Challenge ::
Every line in the listing is to be echoed verbatim.

Data listing ::
-- start --

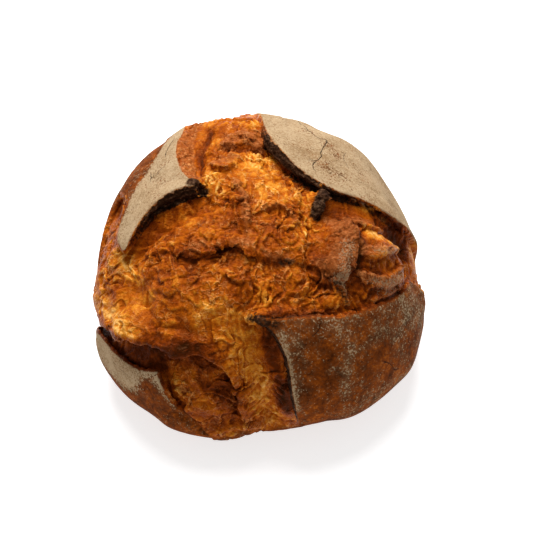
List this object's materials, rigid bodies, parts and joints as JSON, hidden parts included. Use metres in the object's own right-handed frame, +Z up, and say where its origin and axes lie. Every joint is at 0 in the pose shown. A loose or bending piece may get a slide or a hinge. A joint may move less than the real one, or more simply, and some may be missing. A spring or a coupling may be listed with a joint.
{
  "type": "round loaf",
  "caption": "Round country loaf with a thick floured crust, burst open across the top into golden torn crumb between lifted, charred flaps of crust",
  "frame": {"origin": "On the surface that the loaf stands on, below the middle of the loaf's box.", "axes": "+Z up, out of the base. -Y is the front, the side that the picture shows lowest, and +X is to the right of a viewer in front."},
  "size_m": [0.2366, 0.2382, 0.1433],
  "materials": {
    "crust": "baked bread crust, golden brown and torn where it burst, pale with flour on the flaps, nearly black on the highest edges"
  },
  "bodies": {
    "root": {"round_loaf": "crust"}
  },
  "joints": []
}
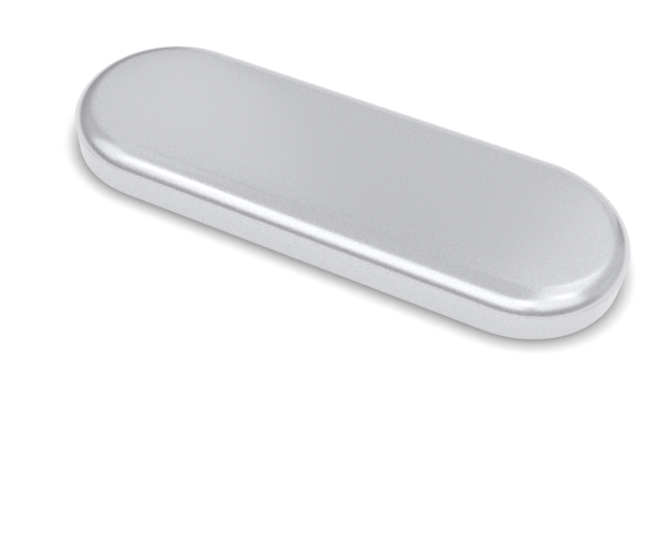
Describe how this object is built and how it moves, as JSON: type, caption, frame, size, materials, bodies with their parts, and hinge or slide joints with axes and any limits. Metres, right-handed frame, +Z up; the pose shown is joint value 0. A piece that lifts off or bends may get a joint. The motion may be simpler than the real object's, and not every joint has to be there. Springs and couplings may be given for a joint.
{
  "type": "metal pencil case",
  "caption": "Flat metal pencil case with a stadium outline, a hinged crowned lid with rounded shoulders, and a troughed tray inside.",
  "frame": {"origin": "under the middle of the case, on the surface that it rests on", "axes": "+X along the case to the right, +Y from the front to the hinged back, +Z up"},
  "size_m": [0.2, 0.0707, 0.018],
  "materials": {
    "satin_metal": "satin silver with a very fine random grain",
    "hinge_steel": "bright nickel-plated steel strip and wire",
    "flocked_tray": "black flocked thin moulding",
    "lid_pad": "black woven cloth over thin foam"
  },
  "bodies": {
    "base": {"base_shell": "satin_metal", "hinge_leaf_base_left": "hinge_steel", "hinge_leaf_base_right": "hinge_steel", "hinge_pin_left": "hinge_steel", "hinge_pin_right": "hinge_steel", "pen_tray": "flocked_tray"},
    "lid": {"lid_shell": "satin_metal", "hinge_leaf_lid_left": "hinge_steel", "hinge_leaf_lid_right": "hinge_steel", "lid_pad": "lid_pad"}
  },
  "joints": [
    {"name": "lid_hinge", "type": "hinge", "parent": "base", "child": "lid", "pos_m": [0, 0.0348, 0.0114], "axis": [-1, 0, 0], "range_deg": [0, 115]}
  ]
}
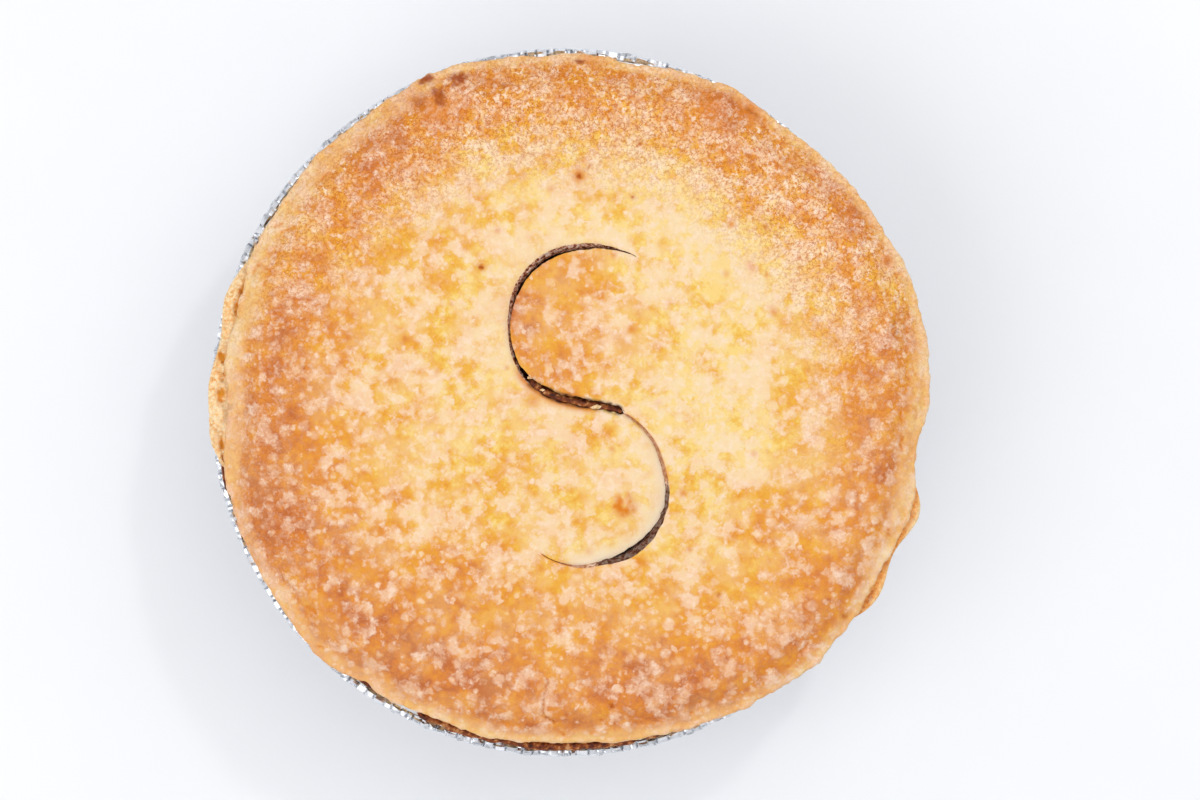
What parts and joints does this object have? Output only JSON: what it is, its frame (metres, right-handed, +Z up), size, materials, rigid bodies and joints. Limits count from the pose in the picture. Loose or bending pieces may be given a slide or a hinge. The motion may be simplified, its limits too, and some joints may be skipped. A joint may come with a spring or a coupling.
{
  "type": "steak and onion pie",
  "caption": "Round shortcrust pie in a crimped foil tray, with a pressed pastry lid, a curved steam vent cut through it and a dark meat filling below.",
  "frame": {"origin": "centre of the foil tray's flat base, on the surface it stands on", "axes": "+Z up out of the lid, +X to the right and +Y to the far side as the pie is looked down on, with the first tip of the vent on the +Y side"},
  "size_m": [0.1285, 0.127, 0.0395],
  "materials": {
    "foil": "bright rolled foil, pleated by pressing",
    "case_pastry": "matt baked shortcrust, pale gold, crumbly at the edge",
    "filling": "wet dark brown gravy with lumps of steak",
    "lid_pastry": "baked shortcrust, mottled cream and golden brown, with a slight egg glaze"
  },
  "bodies": {
    "root": {"foil_tray": "foil", "pastry_case": "case_pastry", "steak_filling": "filling", "pastry_lid": "lid_pastry"}
  },
  "joints": []
}
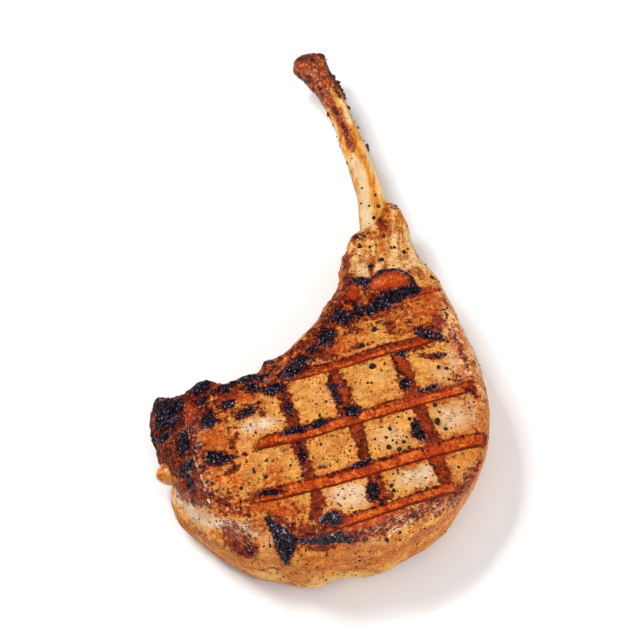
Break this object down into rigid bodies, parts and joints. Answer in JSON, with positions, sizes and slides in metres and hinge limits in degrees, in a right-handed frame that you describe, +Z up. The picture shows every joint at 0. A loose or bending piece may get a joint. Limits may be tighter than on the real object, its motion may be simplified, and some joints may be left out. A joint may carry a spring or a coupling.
{
  "type": "grilled long-bone pork chop",
  "caption": "Thick pork chop with a band of fat round its outer edge, a long cleaned rib bone, crossed grill marks and cracked pepper.",
  "frame": {"origin": "On the surface the chop rests on, under the middle of its length and width.", "axes": "+Y runs along the chop to the tip of the rib bone, +Z is up out of the grill-marked face, +X is to the side of the chop that the fat wraps."},
  "size_m": [0.1404, 0.2633, 0.038],
  "materials": {
    "grilled_meat": "seared pork, golden to dark brown, with a light sheen of fat",
    "browned_fat": "browned pork fat, cream to tan, moist",
    "roasted_bone": "roasted bone, cream to brown, dry",
    "rendered_fat": "amber rendered fat, glossy"
  },
  "bodies": {
    "root": {"meat": "grilled_meat", "fat_cap": "browned_fat", "rib_bone": "roasted_bone", "fat_nub": "rendered_fat"}
  },
  "joints": []
}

-- end --

Output for this task ::
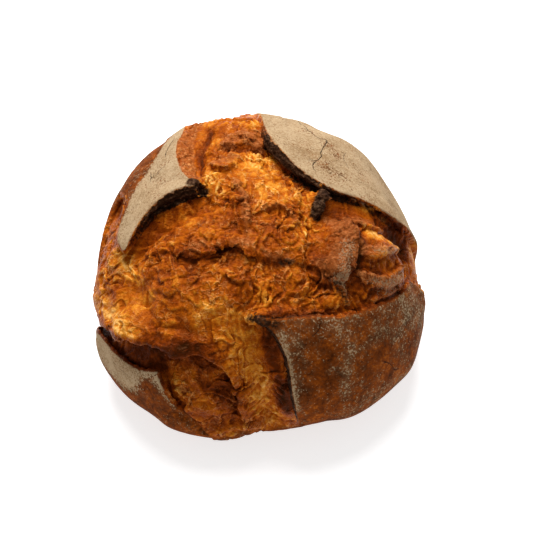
List this object's materials, rigid bodies, parts and joints as JSON, hidden parts included. Use metres in the object's own right-handed frame, +Z up, and say where its origin and axes lie. Every joint is at 0 in the pose shown. A loose or bending piece may get a slide or a hinge. A joint may move less than the real one, or more simply, and some may be missing. A spring or a coupling may be listed with a joint.
{
  "type": "round loaf",
  "caption": "Round country loaf with a thick floured crust, burst open across the top into golden torn crumb between lifted, charred flaps of crust",
  "frame": {"origin": "On the surface that the loaf stands on, below the middle of the loaf's box.", "axes": "+Z up, out of the base. -Y is the front, the side that the picture shows lowest, and +X is to the right of a viewer in front."},
  "size_m": [0.2366, 0.2382, 0.1433],
  "materials": {
    "crust": "baked bread crust, golden brown and torn where it burst, pale with flour on the flaps, nearly black on the highest edges"
  },
  "bodies": {
    "root": {"round_loaf": "crust"}
  },
  "joints": []
}
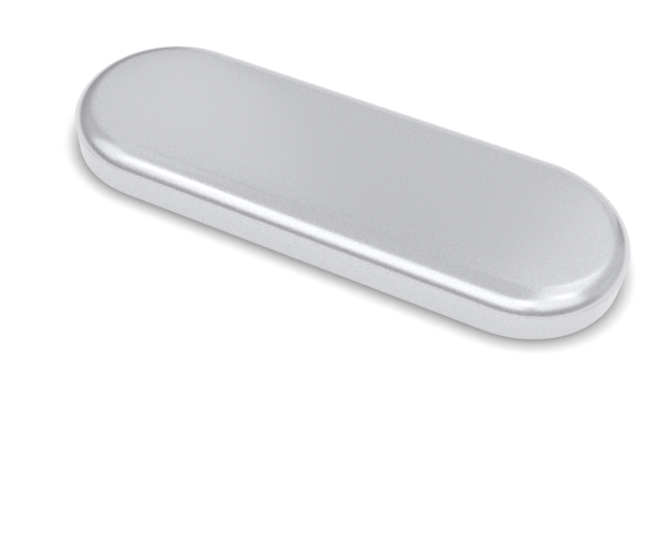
Describe how this object is built and how it moves, as JSON: type, caption, frame, size, materials, bodies with their parts, and hinge or slide joints with axes and any limits. Metres, right-handed frame, +Z up; the pose shown is joint value 0. A piece that lifts off or bends may get a joint. The motion may be simpler than the real object's, and not every joint has to be there. Springs and couplings may be given for a joint.
{
  "type": "metal pencil case",
  "caption": "Flat metal pencil case with a stadium outline, a hinged crowned lid with rounded shoulders, and a troughed tray inside.",
  "frame": {"origin": "under the middle of the case, on the surface that it rests on", "axes": "+X along the case to the right, +Y from the front to the hinged back, +Z up"},
  "size_m": [0.2, 0.0707, 0.018],
  "materials": {
    "satin_metal": "satin silver with a very fine random grain",
    "hinge_steel": "bright nickel-plated steel strip and wire",
    "flocked_tray": "black flocked thin moulding",
    "lid_pad": "black woven cloth over thin foam"
  },
  "bodies": {
    "base": {"base_shell": "satin_metal", "hinge_leaf_base_left": "hinge_steel", "hinge_leaf_base_right": "hinge_steel", "hinge_pin_left": "hinge_steel", "hinge_pin_right": "hinge_steel", "pen_tray": "flocked_tray"},
    "lid": {"lid_shell": "satin_metal", "hinge_leaf_lid_left": "hinge_steel", "hinge_leaf_lid_right": "hinge_steel", "lid_pad": "lid_pad"}
  },
  "joints": [
    {"name": "lid_hinge", "type": "hinge", "parent": "base", "child": "lid", "pos_m": [0, 0.0348, 0.0114], "axis": [-1, 0, 0], "range_deg": [0, 115]}
  ]
}
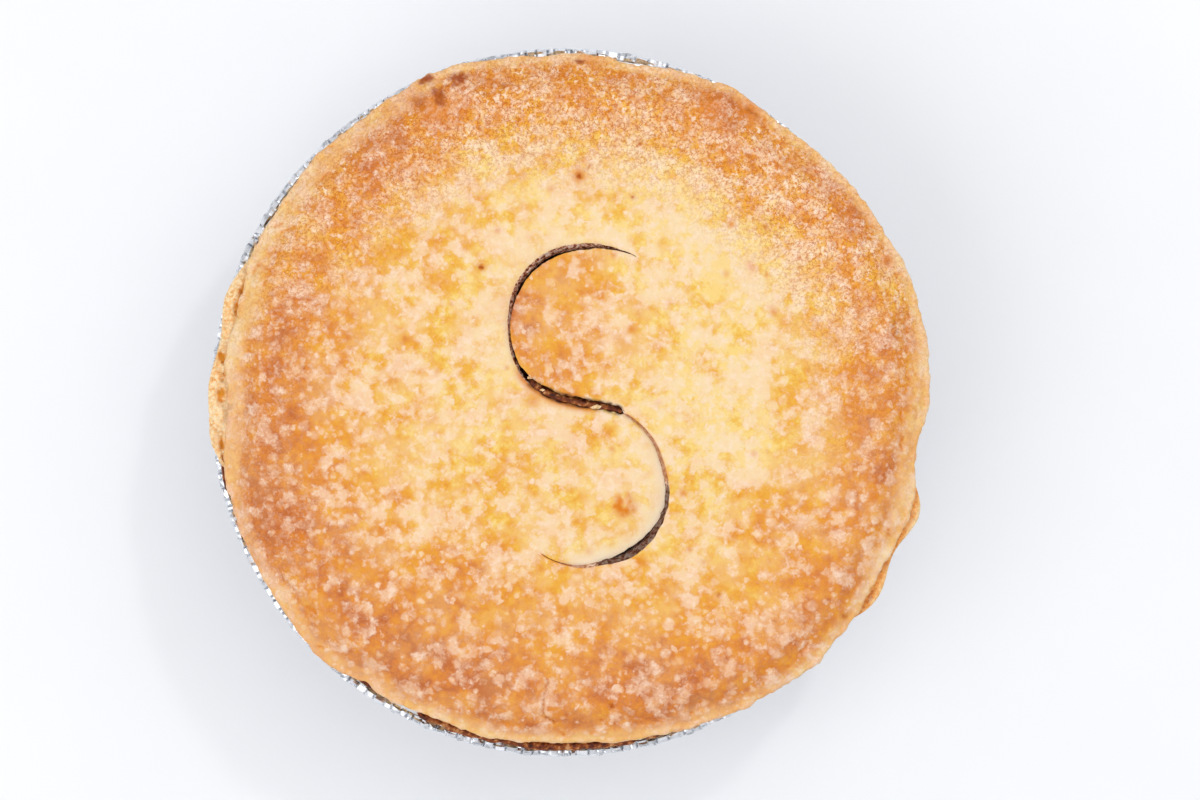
What parts and joints does this object have? Output only JSON: what it is, its frame (metres, right-handed, +Z up), size, materials, rigid bodies and joints. Limits count from the pose in the picture. Loose or bending pieces may be given a slide or a hinge. The motion may be simplified, its limits too, and some joints may be skipped. A joint may come with a spring or a coupling.
{
  "type": "steak and onion pie",
  "caption": "Round shortcrust pie in a crimped foil tray, with a pressed pastry lid, a curved steam vent cut through it and a dark meat filling below.",
  "frame": {"origin": "centre of the foil tray's flat base, on the surface it stands on", "axes": "+Z up out of the lid, +X to the right and +Y to the far side as the pie is looked down on, with the first tip of the vent on the +Y side"},
  "size_m": [0.1285, 0.127, 0.0395],
  "materials": {
    "foil": "bright rolled foil, pleated by pressing",
    "case_pastry": "matt baked shortcrust, pale gold, crumbly at the edge",
    "filling": "wet dark brown gravy with lumps of steak",
    "lid_pastry": "baked shortcrust, mottled cream and golden brown, with a slight egg glaze"
  },
  "bodies": {
    "root": {"foil_tray": "foil", "pastry_case": "case_pastry", "steak_filling": "filling", "pastry_lid": "lid_pastry"}
  },
  "joints": []
}
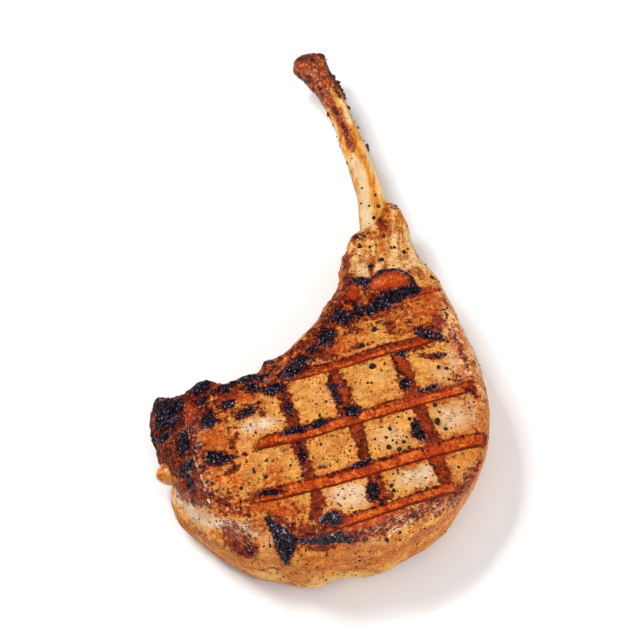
Break this object down into rigid bodies, parts and joints. Answer in JSON, with positions, sizes and slides in metres and hinge limits in degrees, in a right-handed frame that you describe, +Z up. The picture shows every joint at 0. A loose or bending piece may get a joint. Limits may be tighter than on the real object, its motion may be simplified, and some joints may be left out. A joint may carry a spring or a coupling.
{
  "type": "grilled long-bone pork chop",
  "caption": "Thick pork chop with a band of fat round its outer edge, a long cleaned rib bone, crossed grill marks and cracked pepper.",
  "frame": {"origin": "On the surface the chop rests on, under the middle of its length and width.", "axes": "+Y runs along the chop to the tip of the rib bone, +Z is up out of the grill-marked face, +X is to the side of the chop that the fat wraps."},
  "size_m": [0.1404, 0.2633, 0.038],
  "materials": {
    "grilled_meat": "seared pork, golden to dark brown, with a light sheen of fat",
    "browned_fat": "browned pork fat, cream to tan, moist",
    "roasted_bone": "roasted bone, cream to brown, dry",
    "rendered_fat": "amber rendered fat, glossy"
  },
  "bodies": {
    "root": {"meat": "grilled_meat", "fat_cap": "browned_fat", "rib_bone": "roasted_bone", "fat_nub": "rendered_fat"}
  },
  "joints": []
}